▸ Task goal
Every line of the data must be copied exactly.

▸ Provided material
## start

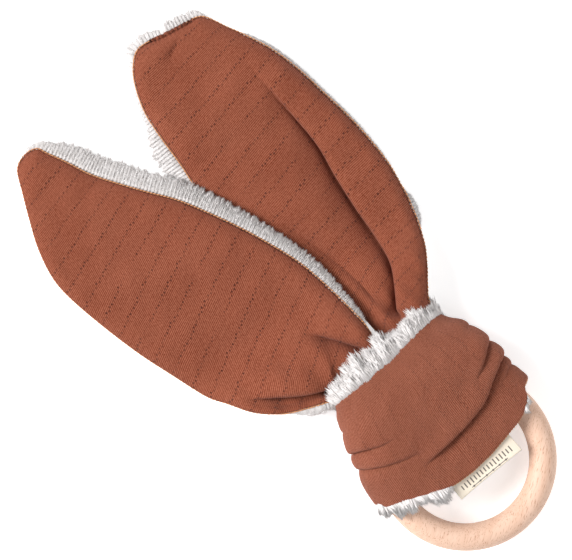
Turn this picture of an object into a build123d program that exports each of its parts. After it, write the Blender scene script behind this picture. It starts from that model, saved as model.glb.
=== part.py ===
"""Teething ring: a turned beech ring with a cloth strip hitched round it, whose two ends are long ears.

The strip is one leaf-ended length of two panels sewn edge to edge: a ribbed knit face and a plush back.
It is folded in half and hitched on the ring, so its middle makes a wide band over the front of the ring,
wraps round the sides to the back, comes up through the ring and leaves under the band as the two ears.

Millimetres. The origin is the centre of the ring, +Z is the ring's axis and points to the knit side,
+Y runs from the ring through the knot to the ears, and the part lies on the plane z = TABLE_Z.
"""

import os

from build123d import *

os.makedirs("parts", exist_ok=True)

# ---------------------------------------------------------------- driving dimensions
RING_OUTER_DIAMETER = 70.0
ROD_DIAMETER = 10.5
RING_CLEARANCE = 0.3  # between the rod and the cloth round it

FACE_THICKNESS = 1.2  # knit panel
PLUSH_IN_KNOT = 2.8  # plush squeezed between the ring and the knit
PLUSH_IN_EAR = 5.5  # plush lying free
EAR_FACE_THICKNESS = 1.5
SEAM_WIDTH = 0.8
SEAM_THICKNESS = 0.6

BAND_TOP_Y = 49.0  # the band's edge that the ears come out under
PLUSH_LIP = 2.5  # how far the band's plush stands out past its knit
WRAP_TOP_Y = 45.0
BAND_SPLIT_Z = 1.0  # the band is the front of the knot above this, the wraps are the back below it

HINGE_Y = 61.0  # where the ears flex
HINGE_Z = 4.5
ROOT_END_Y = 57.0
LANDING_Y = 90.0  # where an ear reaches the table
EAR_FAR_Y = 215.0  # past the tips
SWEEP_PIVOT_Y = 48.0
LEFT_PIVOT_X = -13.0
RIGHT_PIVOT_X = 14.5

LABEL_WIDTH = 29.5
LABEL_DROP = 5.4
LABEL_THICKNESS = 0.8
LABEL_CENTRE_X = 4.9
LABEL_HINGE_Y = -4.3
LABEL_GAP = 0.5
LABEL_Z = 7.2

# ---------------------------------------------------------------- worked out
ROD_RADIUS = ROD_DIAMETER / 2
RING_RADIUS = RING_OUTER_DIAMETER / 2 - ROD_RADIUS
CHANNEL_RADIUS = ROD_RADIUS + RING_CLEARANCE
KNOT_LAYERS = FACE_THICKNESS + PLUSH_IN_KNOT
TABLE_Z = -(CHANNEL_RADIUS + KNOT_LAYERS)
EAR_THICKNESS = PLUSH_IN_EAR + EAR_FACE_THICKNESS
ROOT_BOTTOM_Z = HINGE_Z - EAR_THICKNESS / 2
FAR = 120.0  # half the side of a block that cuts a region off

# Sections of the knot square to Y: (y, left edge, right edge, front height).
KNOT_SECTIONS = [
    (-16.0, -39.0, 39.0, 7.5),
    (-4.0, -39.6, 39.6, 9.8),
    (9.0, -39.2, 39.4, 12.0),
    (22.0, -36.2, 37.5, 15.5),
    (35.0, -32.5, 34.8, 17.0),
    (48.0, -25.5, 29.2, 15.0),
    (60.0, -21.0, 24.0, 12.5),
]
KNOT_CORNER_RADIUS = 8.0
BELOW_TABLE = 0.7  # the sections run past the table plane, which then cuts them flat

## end

▸ Reply to the exercise
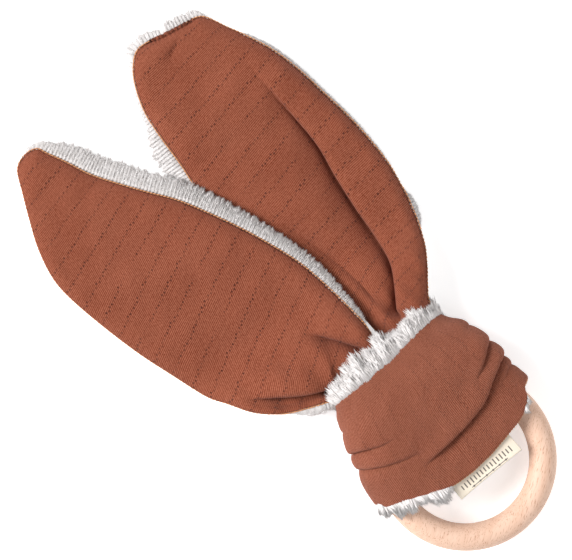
Turn this picture of an object into a build123d program that exports each of its parts. After it, write the Blender scene script behind this picture. It starts from that model, saved as model.glb.
=== part.py ===
"""Teething ring: a turned beech ring with a cloth strip hitched round it, whose two ends are long ears.

The strip is one leaf-ended length of two panels sewn edge to edge: a ribbed knit face and a plush back.
It is folded in half and hitched on the ring, so its middle makes a wide band over the front of the ring,
wraps round the sides to the back, comes up through the ring and leaves under the band as the two ears.

Millimetres. The origin is the centre of the ring, +Z is the ring's axis and points to the knit side,
+Y runs from the ring through the knot to the ears, and the part lies on the plane z = TABLE_Z.
"""

import os

from build123d import *

os.makedirs("parts", exist_ok=True)

# ---------------------------------------------------------------- driving dimensions
RING_OUTER_DIAMETER = 70.0
ROD_DIAMETER = 10.5
RING_CLEARANCE = 0.3  # between the rod and the cloth round it

FACE_THICKNESS = 1.2  # knit panel
PLUSH_IN_KNOT = 2.8  # plush squeezed between the ring and the knit
PLUSH_IN_EAR = 5.5  # plush lying free
EAR_FACE_THICKNESS = 1.5
SEAM_WIDTH = 0.8
SEAM_THICKNESS = 0.6

BAND_TOP_Y = 49.0  # the band's edge that the ears come out under
PLUSH_LIP = 2.5  # how far the band's plush stands out past its knit
WRAP_TOP_Y = 45.0
BAND_SPLIT_Z = 1.0  # the band is the front of the knot above this, the wraps are the back below it

HINGE_Y = 61.0  # where the ears flex
HINGE_Z = 4.5
ROOT_END_Y = 57.0
LANDING_Y = 90.0  # where an ear reaches the table
EAR_FAR_Y = 215.0  # past the tips
SWEEP_PIVOT_Y = 48.0
LEFT_PIVOT_X = -13.0
RIGHT_PIVOT_X = 14.5

LABEL_WIDTH = 29.5
LABEL_DROP = 5.4
LABEL_THICKNESS = 0.8
LABEL_CENTRE_X = 4.9
LABEL_HINGE_Y = -4.3
LABEL_GAP = 0.5
LABEL_Z = 7.2

# ---------------------------------------------------------------- worked out
ROD_RADIUS = ROD_DIAMETER / 2
RING_RADIUS = RING_OUTER_DIAMETER / 2 - ROD_RADIUS
CHANNEL_RADIUS = ROD_RADIUS + RING_CLEARANCE
KNOT_LAYERS = FACE_THICKNESS + PLUSH_IN_KNOT
TABLE_Z = -(CHANNEL_RADIUS + KNOT_LAYERS)
EAR_THICKNESS = PLUSH_IN_EAR + EAR_FACE_THICKNESS
ROOT_BOTTOM_Z = HINGE_Z - EAR_THICKNESS / 2
FAR = 120.0  # half the side of a block that cuts a region off

# Sections of the knot square to Y: (y, left edge, right edge, front height).
KNOT_SECTIONS = [
    (-16.0, -39.0, 39.0, 7.5),
    (-4.0, -39.6, 39.6, 9.8),
    (9.0, -39.2, 39.4, 12.0),
    (22.0, -36.2, 37.5, 15.5),
    (35.0, -32.5, 34.8, 17.0),
    (48.0, -25.5, 29.2, 15.0),
    (60.0, -21.0, 24.0, 12.5),
]
KNOT_CORNER_RADIUS = 8.0
BELOW_TABLE = 0.7  # the sections run past the table plane, which then cuts them flat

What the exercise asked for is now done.